Begin at the line that contains "make_cover()", stop after the line that contains "points = [vertex.co for vertex in NODES[node].data.vertices]", and reproduce only that span, unaltered.

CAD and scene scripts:
★ ★ ★ ★ ★
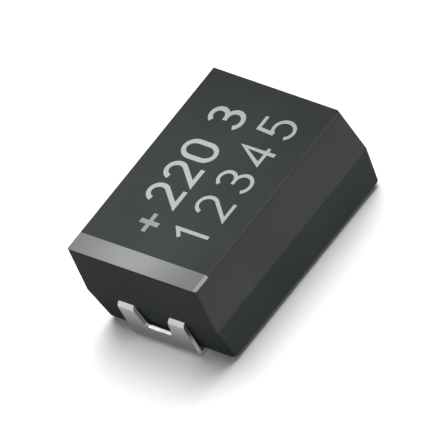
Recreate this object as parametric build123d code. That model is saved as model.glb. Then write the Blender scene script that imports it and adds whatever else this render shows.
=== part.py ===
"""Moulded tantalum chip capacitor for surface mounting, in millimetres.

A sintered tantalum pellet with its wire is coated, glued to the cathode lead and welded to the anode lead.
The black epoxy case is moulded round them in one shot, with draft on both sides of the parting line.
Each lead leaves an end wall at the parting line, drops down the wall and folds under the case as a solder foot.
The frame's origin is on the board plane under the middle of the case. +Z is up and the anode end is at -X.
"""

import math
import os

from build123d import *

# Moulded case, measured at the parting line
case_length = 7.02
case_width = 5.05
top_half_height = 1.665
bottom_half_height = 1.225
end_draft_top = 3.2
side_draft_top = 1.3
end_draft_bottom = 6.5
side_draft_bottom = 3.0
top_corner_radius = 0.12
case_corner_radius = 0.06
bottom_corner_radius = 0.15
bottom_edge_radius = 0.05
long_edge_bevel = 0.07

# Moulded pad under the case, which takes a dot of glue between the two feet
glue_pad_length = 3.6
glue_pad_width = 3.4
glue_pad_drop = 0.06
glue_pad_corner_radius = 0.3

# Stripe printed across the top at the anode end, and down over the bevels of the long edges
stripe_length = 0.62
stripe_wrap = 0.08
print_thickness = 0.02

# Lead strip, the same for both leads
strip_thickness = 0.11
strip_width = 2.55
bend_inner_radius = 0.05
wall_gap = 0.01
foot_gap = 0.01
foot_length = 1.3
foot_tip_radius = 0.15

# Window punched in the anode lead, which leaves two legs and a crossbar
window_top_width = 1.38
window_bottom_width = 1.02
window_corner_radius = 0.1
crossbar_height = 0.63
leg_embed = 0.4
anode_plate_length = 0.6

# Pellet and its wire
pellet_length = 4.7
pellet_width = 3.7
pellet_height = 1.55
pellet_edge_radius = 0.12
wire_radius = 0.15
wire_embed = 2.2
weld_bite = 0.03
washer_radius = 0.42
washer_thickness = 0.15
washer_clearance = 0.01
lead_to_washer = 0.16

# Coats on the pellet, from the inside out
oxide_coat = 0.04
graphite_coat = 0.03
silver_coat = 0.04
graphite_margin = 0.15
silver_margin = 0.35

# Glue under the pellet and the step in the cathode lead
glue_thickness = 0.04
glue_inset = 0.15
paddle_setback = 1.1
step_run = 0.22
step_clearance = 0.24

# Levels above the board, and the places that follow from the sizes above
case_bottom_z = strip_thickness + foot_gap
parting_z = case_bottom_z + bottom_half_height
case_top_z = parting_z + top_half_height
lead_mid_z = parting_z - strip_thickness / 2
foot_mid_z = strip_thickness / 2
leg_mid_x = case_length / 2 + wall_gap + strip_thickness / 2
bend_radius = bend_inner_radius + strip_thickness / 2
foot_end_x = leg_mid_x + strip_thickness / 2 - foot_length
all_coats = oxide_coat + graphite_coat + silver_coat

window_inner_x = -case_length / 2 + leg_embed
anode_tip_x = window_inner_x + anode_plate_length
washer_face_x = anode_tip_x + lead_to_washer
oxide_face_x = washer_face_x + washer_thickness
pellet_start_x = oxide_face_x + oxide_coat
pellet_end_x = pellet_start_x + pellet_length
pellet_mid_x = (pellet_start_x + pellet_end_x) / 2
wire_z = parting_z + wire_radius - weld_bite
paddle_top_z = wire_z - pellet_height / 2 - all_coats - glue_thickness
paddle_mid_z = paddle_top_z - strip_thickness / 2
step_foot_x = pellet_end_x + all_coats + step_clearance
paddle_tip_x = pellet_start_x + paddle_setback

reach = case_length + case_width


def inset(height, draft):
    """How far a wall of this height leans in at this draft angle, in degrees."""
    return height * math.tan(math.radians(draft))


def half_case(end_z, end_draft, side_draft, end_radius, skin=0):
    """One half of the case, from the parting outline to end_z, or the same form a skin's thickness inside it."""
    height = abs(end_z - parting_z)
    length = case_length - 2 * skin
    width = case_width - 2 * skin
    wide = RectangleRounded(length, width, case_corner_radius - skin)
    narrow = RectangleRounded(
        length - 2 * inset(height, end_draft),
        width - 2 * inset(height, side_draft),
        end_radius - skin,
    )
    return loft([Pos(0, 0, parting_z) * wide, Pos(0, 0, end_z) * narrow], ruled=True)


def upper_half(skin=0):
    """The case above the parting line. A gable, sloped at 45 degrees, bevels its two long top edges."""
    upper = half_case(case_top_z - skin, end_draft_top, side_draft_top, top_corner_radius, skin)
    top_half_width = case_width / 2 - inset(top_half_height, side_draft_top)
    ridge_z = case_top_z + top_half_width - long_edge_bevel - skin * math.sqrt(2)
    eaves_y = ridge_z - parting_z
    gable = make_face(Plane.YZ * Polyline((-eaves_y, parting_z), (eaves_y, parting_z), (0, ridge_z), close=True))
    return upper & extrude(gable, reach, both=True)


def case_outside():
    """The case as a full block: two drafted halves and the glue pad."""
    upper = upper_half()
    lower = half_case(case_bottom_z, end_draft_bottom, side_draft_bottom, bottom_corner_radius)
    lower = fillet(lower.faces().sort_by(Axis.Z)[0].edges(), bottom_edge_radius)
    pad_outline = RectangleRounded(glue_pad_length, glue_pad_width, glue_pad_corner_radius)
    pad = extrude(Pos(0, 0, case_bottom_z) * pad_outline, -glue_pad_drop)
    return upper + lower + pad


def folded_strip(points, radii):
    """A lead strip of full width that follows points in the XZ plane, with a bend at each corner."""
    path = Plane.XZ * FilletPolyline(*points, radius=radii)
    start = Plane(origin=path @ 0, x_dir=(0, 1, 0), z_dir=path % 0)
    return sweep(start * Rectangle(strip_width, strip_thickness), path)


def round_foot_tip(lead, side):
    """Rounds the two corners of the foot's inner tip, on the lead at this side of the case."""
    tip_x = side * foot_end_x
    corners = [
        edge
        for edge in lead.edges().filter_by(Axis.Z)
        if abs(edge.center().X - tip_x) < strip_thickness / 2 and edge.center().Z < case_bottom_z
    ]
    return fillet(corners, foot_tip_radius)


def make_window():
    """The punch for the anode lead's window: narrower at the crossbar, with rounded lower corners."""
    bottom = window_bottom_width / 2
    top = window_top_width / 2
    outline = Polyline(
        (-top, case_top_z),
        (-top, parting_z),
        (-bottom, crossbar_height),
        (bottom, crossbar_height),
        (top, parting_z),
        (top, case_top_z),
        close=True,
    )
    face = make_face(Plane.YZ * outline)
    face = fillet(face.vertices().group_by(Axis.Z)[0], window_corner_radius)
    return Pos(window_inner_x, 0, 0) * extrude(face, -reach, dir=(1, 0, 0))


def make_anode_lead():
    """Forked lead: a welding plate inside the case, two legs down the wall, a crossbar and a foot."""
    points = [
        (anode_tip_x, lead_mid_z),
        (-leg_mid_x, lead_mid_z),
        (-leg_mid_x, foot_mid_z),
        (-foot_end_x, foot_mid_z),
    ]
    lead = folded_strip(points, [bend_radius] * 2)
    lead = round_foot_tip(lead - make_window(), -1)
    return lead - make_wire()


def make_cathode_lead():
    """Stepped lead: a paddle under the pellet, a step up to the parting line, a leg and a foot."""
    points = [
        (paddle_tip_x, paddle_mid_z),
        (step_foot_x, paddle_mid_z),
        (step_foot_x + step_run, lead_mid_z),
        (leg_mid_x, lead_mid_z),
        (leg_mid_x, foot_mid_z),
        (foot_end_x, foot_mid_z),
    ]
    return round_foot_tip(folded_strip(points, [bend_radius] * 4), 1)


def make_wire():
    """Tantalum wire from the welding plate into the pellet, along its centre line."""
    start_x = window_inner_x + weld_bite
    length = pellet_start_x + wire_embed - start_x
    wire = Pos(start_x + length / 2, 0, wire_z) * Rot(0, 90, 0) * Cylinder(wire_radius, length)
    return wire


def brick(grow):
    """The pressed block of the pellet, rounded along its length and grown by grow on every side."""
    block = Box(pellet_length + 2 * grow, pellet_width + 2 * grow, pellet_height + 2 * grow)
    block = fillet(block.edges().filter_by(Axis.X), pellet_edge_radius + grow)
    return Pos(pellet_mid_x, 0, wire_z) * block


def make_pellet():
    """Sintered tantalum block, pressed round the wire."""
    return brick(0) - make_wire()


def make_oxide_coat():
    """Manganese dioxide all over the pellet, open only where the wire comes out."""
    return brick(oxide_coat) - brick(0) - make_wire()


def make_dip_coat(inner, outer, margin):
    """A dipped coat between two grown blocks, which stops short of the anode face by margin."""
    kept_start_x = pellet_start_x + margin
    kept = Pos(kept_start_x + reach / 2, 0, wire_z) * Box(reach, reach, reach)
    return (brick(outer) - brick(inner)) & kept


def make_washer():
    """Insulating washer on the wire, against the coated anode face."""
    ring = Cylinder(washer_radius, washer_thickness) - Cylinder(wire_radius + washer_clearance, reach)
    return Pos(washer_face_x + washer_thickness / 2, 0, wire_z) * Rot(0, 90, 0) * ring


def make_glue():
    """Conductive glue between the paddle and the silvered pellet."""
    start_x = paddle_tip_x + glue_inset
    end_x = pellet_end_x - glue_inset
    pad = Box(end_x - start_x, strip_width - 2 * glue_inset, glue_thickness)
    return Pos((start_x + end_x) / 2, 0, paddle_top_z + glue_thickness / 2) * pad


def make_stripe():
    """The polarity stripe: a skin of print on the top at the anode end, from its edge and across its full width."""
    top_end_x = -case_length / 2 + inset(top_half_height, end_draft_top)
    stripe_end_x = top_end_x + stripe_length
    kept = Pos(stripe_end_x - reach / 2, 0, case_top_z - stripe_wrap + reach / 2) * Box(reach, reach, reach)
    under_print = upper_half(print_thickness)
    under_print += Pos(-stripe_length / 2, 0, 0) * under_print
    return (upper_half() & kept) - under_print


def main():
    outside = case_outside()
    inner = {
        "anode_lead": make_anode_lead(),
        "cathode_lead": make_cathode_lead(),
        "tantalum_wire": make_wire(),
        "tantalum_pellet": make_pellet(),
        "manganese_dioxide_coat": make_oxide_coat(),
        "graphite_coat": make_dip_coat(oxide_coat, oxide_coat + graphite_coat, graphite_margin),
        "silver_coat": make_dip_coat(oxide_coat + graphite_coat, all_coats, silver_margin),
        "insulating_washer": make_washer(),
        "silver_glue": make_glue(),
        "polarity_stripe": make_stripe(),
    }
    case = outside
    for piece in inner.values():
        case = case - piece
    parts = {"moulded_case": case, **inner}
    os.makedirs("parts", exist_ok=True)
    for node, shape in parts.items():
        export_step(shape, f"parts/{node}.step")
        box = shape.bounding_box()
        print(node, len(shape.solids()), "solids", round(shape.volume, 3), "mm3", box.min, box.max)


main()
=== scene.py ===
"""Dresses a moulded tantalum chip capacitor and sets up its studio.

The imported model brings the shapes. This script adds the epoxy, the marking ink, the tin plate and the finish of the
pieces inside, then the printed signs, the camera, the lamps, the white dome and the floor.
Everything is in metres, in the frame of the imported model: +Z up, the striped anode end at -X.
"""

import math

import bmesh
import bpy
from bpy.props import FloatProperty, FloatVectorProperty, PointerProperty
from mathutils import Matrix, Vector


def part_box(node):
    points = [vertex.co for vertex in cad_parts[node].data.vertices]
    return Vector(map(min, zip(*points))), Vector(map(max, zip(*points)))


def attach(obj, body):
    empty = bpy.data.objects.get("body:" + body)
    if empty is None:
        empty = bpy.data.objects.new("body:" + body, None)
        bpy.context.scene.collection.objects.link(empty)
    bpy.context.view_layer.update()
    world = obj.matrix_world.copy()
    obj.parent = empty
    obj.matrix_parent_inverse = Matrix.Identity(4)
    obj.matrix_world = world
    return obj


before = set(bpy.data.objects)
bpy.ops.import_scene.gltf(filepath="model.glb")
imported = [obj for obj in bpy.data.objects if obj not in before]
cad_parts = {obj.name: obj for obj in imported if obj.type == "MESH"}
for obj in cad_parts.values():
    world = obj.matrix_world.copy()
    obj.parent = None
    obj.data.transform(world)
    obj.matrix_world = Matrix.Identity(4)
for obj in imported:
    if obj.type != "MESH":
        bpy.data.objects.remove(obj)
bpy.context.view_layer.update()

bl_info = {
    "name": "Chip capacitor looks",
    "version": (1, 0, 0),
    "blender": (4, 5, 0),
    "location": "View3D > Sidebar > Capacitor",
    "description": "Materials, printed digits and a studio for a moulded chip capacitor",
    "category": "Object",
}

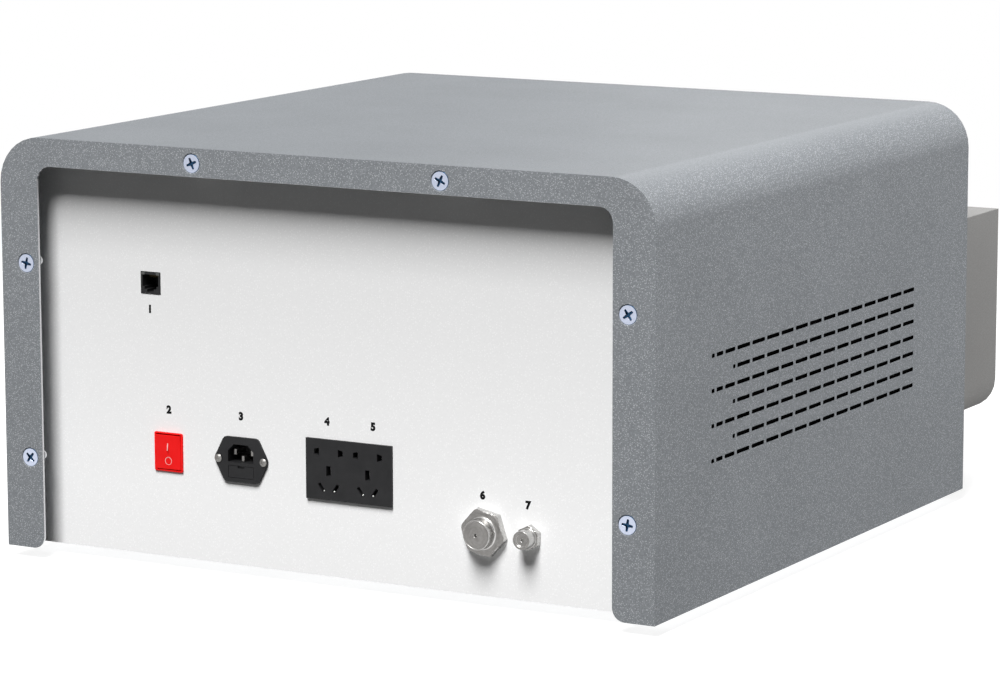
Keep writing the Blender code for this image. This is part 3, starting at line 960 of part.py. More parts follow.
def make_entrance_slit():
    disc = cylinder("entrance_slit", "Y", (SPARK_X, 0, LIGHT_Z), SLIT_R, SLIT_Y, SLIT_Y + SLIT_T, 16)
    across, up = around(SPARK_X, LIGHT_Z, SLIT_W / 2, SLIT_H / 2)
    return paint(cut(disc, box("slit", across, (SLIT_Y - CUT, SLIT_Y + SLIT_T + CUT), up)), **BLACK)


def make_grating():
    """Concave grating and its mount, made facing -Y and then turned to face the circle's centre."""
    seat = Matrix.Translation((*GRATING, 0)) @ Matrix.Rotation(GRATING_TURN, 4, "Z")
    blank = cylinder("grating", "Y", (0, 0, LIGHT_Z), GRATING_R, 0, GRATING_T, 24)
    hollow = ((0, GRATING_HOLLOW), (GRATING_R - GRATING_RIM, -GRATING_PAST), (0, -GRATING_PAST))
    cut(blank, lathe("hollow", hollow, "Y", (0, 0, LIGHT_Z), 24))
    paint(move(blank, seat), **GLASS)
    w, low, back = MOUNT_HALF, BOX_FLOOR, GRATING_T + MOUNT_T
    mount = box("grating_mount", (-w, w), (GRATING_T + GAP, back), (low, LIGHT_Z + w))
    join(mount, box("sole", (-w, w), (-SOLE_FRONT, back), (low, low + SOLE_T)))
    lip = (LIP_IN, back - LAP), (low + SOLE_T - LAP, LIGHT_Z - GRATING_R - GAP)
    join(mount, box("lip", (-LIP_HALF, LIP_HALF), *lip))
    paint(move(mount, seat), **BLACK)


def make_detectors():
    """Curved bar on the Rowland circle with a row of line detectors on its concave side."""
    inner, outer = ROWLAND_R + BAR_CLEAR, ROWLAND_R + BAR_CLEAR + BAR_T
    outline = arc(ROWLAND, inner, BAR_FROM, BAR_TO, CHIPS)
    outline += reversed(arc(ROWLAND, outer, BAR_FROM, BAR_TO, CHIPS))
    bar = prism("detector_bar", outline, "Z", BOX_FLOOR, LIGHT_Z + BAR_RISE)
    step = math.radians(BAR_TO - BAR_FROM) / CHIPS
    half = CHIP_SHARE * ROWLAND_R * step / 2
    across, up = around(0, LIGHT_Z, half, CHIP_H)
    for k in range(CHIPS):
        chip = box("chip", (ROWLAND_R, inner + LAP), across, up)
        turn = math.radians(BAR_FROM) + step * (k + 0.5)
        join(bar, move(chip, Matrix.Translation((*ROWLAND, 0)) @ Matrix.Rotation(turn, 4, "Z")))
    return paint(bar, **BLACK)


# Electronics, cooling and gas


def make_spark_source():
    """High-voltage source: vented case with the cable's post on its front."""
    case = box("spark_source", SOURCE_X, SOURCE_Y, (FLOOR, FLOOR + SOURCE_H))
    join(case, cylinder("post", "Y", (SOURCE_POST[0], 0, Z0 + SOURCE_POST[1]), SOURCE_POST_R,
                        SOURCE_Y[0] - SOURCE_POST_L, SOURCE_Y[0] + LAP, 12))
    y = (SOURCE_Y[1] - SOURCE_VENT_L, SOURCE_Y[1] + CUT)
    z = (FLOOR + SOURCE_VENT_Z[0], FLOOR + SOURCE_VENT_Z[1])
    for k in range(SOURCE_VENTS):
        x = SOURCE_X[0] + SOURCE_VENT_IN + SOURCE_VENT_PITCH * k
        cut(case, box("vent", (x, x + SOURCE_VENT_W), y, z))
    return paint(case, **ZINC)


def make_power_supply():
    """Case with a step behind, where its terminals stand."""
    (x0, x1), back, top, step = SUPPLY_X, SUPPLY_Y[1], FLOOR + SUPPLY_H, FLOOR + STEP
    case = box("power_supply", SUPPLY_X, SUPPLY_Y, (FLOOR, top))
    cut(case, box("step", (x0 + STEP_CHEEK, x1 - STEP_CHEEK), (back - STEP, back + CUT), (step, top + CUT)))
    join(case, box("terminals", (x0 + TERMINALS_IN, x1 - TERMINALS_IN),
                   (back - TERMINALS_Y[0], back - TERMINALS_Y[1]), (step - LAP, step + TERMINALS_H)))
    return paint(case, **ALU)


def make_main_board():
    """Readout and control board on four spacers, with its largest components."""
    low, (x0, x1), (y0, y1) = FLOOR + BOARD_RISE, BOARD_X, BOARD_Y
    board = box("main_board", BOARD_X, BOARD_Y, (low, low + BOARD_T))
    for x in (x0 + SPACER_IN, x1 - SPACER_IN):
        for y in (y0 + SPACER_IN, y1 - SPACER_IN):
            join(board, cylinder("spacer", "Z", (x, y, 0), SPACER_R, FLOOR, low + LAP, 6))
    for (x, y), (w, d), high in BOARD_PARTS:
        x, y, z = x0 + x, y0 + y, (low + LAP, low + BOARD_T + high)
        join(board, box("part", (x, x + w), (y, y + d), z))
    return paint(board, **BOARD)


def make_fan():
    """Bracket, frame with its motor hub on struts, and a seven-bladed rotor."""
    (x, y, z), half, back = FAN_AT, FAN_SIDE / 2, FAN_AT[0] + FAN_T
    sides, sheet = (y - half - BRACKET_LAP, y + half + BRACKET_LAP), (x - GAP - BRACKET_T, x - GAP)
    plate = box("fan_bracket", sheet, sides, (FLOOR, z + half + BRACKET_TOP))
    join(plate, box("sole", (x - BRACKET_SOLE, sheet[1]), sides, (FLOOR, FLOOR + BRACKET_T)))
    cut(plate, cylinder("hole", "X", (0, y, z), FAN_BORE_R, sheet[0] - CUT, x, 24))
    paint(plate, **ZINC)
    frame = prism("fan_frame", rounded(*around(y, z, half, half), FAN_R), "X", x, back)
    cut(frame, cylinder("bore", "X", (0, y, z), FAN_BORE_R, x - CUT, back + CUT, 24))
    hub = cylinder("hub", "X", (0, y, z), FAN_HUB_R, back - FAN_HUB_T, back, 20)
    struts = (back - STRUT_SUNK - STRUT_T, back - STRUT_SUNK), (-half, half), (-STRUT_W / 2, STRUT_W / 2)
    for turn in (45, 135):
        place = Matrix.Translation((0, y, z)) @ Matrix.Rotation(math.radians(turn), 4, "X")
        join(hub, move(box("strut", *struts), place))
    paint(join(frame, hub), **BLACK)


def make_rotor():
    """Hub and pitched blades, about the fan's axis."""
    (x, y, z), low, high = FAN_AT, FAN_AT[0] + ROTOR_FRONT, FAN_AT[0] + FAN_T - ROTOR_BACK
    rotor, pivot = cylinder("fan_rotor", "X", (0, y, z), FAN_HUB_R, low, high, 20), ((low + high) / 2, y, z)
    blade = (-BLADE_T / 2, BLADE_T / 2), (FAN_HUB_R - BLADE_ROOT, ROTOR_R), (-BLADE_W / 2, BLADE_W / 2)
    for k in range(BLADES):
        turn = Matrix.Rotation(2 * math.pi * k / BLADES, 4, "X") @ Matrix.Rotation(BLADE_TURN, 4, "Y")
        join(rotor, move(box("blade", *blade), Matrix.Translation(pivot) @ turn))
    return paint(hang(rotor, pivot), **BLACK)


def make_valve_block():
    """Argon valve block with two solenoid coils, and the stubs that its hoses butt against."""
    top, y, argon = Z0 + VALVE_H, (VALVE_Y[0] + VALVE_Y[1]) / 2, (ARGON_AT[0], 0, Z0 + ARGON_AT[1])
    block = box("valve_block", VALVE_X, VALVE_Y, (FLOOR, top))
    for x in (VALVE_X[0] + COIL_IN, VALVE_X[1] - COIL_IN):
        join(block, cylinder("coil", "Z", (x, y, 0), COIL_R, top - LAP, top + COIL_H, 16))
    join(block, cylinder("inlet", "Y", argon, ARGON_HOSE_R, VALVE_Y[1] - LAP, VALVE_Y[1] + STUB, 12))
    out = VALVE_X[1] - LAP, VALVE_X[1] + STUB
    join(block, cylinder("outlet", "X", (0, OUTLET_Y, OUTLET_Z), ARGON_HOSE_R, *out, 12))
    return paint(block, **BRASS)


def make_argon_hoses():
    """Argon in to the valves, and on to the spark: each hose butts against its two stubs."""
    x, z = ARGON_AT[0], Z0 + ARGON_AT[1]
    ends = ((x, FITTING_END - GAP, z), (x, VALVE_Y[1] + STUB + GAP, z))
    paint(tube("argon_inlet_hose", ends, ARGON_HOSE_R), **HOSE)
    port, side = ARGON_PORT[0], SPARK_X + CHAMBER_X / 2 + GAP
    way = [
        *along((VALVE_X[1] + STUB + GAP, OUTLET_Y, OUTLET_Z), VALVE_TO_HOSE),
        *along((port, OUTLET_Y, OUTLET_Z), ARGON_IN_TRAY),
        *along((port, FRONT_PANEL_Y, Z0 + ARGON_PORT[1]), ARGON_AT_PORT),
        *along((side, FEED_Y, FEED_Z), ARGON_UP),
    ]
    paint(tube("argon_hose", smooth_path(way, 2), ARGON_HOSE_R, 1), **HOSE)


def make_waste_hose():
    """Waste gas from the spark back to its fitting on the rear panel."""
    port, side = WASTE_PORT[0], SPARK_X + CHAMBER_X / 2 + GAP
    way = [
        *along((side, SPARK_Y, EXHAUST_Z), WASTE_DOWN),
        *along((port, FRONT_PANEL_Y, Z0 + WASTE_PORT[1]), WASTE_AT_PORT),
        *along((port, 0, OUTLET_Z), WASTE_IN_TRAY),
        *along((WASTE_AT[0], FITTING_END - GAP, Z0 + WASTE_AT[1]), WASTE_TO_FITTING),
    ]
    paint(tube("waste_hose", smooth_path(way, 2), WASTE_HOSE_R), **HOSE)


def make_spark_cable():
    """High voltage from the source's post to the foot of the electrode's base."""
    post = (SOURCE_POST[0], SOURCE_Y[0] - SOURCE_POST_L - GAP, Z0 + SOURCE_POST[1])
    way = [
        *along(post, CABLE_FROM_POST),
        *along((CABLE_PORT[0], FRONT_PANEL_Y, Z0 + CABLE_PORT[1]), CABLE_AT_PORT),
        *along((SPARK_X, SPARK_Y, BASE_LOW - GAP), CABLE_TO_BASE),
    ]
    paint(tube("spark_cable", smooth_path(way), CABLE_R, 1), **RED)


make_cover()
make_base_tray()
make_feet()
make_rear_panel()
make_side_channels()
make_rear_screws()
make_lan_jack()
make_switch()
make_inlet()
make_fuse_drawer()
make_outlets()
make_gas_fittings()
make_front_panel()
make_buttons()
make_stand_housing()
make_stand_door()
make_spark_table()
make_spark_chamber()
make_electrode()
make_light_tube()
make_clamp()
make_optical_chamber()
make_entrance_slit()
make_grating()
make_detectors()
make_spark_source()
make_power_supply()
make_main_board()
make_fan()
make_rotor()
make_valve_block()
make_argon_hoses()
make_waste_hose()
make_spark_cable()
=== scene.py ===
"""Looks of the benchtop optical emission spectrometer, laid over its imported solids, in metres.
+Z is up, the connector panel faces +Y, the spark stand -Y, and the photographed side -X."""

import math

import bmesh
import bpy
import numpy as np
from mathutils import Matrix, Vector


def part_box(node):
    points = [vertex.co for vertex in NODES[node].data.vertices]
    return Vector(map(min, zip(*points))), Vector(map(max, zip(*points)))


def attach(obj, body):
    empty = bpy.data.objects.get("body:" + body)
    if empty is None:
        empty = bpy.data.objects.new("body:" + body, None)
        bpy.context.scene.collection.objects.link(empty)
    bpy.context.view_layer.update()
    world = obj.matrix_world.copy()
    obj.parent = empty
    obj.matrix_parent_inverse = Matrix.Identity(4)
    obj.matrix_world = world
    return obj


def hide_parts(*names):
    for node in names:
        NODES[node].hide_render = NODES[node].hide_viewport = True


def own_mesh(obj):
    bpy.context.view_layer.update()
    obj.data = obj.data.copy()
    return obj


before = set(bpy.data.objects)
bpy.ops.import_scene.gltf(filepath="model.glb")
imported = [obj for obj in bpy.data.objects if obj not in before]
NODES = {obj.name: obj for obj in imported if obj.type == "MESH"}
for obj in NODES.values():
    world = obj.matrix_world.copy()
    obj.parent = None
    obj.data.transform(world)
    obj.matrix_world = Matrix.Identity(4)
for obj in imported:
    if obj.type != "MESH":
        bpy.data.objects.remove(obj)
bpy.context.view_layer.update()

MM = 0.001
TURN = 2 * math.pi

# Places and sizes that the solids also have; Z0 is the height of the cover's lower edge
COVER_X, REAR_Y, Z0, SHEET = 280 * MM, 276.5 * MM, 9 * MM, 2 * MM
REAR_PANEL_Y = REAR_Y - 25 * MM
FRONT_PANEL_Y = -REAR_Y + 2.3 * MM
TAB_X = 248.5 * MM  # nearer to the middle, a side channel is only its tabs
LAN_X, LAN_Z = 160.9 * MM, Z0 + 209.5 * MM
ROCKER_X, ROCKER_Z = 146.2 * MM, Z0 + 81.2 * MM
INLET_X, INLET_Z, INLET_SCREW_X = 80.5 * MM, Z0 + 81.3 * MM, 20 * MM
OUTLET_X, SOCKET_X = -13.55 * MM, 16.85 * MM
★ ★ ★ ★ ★
Full output:
make_cover()
make_base_tray()
make_feet()
make_rear_panel()
make_side_channels()
make_rear_screws()
make_lan_jack()
make_switch()
make_inlet()
make_fuse_drawer()
make_outlets()
make_gas_fittings()
make_front_panel()
make_buttons()
make_stand_housing()
make_stand_door()
make_spark_table()
make_spark_chamber()
make_electrode()
make_light_tube()
make_clamp()
make_optical_chamber()
make_entrance_slit()
make_grating()
make_detectors()
make_spark_source()
make_power_supply()
make_main_board()
make_fan()
make_rotor()
make_valve_block()
make_argon_hoses()
make_waste_hose()
make_spark_cable()
=== scene.py ===
"""Looks of the benchtop optical emission spectrometer, laid over its imported solids, in metres.
+Z is up, the connector panel faces +Y, the spark stand -Y, and the photographed side -X."""

import math

import bmesh
import bpy
import numpy as np
from mathutils import Matrix, Vector


def part_box(node):
    points = [vertex.co for vertex in NODES[node].data.vertices]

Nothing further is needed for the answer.